Surprising and unforeseen results suddenly began to accrue. Upon a cursory examination of the simulation data, we noticed that gravitational torques exerted onto the Kuiper belt by Planet Nine would induce long-period oscillations in the perihelion distances of the confined KBOs. This naturally generated detached orbits, such as those of Sedna and 2012 VP113. Moreover, the evolutionary calculations suggested that if we were to revisit the Kuiper belt in a hundred million years, objects like Sedna and VP would look like conventional garden variety KBOs, while some of the more typical objects would acquire detached orbits.
And finally, there was a weird, crazy twist. Even in simulations where Planet Nine was chosen to reside in approximately the same plane as the rest of the solar system, the model consistently generated orbits that are nearly perpendicular with respect to the nominal plane of the Kuiper belt. Imagine our surprise when we realized that such a population of objects actually exists! (See also this paper by Gomes et al) Ultimately, some additional effort is needed to understand the process by which KBOs acquire perpendicular orbits, but our bets are placed onto the Kozai effect inside mean-motion resonances.

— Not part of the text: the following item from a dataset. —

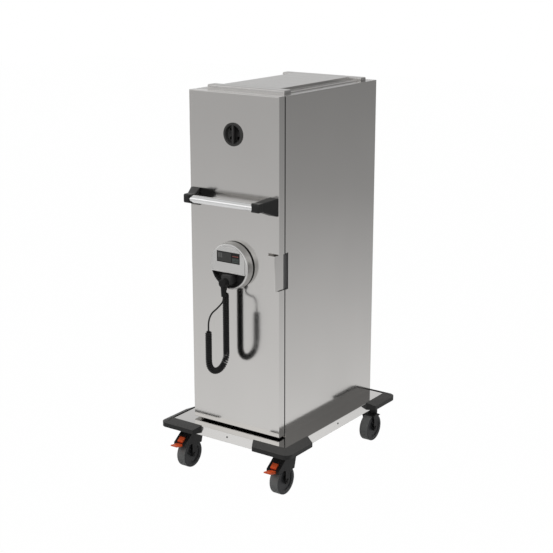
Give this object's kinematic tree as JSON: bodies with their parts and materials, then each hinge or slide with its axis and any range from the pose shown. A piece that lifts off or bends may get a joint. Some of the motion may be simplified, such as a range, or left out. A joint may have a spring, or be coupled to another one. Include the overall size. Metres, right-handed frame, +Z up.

In the end, our model ties together three elusive aspects of the Kuiper belt (namely, physical alignment of the distant orbits, generation of detached objects such as Sedna and the existence of a population tracing our perpendicular orbital trajectories) into a single, unifying picture. As a dynamical model, this appears compelling. But it is simultaneously important to keep in mind that until Planet Nine is caught on camera, it remains a theoretical prediction. In the mean time, however, we hope that our calculations trigger an observational hunt for Planet Nine, and we will one day wake up to learn that solar photons that have reflected off of planet nine’s frigid surface, have landed onto the aperture of a terrestrial telescope.